Jon Praed kept up his streak by talking at this one, this time about CAN-SPAM and some problems it has. Spammers are doing what he calls “microbranding”, which is keeping a low enough profile to appear small while still getting enough volume to be profitable. This entails started a bunch of shell companies and not spamming the biggest ISPs. Spammers are also fleeing offshore, but the fact that they are US citizens poses both problems and solutions for the authorities. Jon then indicated that the costs of CAN-SPAM are not known, but that it was basically really good for ensuring the legit mailers comply but not having much of an effect on spammers. He posed an interesting alternative to CAN-SPAM modeled after 18 USC 2257, which is the regulation that says all adult performers need to have their age and info recorded by someone and available upon request (to prevent another Traci Lords). Good talk, as usual.

Keynotes

Eric Allman, creator of Sendmail, gave the first keynote. He was advocating using Sender Domain Authentication (i.e. DKIM). Mostly it was an overview, but he indicated that there were definitely some rich research topics to explore in this area and that a lot of work was left to do to work out the IETF standards.

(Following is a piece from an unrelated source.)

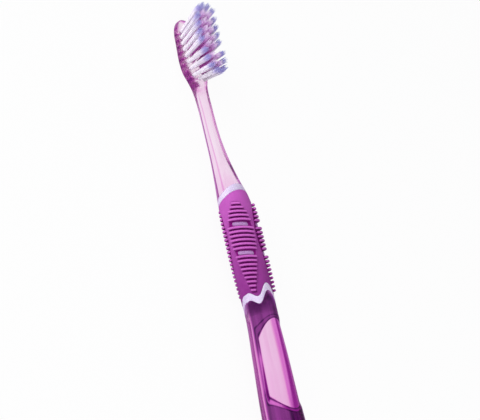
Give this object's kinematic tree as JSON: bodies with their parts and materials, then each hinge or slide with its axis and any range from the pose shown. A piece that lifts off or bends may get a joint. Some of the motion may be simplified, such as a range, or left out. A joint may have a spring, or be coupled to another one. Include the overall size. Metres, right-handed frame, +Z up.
{
  "type": "manual toothbrush",
  "caption": "Manual toothbrush with a clear violet handle, a ribbed purple rubber grip between pearl bands, and white and purple tufts with blue tips",
  "frame": {"origin": "middle of the bounding box, on the surface that the brush lies on", "axes": "+X along the brush to the tip of the head, +Z up, the way the bristles point as the brush lies on its back, +Y across the brush, which is the same on both sides of Y = 0"},
  "size_m": [0.1907, 0.0138, 0.0167],
  "materials": {
    "clear_violet": "translucent",
    "pearl": "pearl white",
    "rubber": "satin",
    "anchor_wire": "drawn",
    "white_filament": "satin",
    "purple_filament": "satin"
  },
  "bodies": {
    "root": {"handle_core": "clear_violet", "inner_sleeve": "pearl", "grip_overmould": "rubber", "tuft_anchors": "anchor_wire", "tuft_outer_left_1": "white_filament", "tuft_outer_left_2": "white_filament", "tuft_outer_left_3": "white_filament", "tuft_outer_left_4": "white_filament", "tuft_outer_left_5": "white_filament", "tuft_outer_left_6": "white_filament", "tuft_outer_left_7": "white_filament", "tuft_outer_left_8": "white_filament", "tuft_inner_left_1": "white_filament", "tuft_inner_left_2": "purple_filament", "tuft_inner_left_3": "purple_filament", "tuft_inner_left_4": "purple_filament", "tuft_inner_left_5": "purple_filament", "tuft_inner_left_6": "purple_filament", "tuft_inner_left_7": "purple_filament", "tuft_inner_left_8": "purple_filament", "tuft_inner_left_9": "white_filament", "tuft_outer_right_1": "white_filament", "tuft_outer_right_2": "white_filament", "tuft_outer_right_3": "white_filament", "tuft_outer_right_4": "white_filament", "tuft_outer_right_5": "white_filament", "tuft_outer_right_6": "white_filament", "tuft_outer_right_7": "white_filament", "tuft_outer_right_8": "white_filament", "tuft_inner_right_1": "white_filament", "tuft_inner_right_2": "purple_filament", "tuft_inner_right_3": "purple_filament", "tuft_inner_right_4": "purple_filament", "tuft_inner_right_5": "purple_filament", "tuft_inner_right_6": "purple_filament", "tuft_inner_right_7": "purple_filament", "tuft_inner_right_8": "purple_filament", "tuft_inner_right_9": "white_filament"}
  },
  "joints": []
}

Benefits listed were making whitelists more reliable, displaying auth results to user, etc. He concluded that it was a valuable tool for the anti-spam toolkit and that authentication was required to achieve a full ID suite for Internet communications.

Barry Shein, President and CEO of The World, gave the second keynote. It was pretty funny, if a little disconnected. He talked about all of this stuff.

Overall, a very good conference and I was glad I decided to go again this year, especially after last year’s debacle. I plan on attending again next year.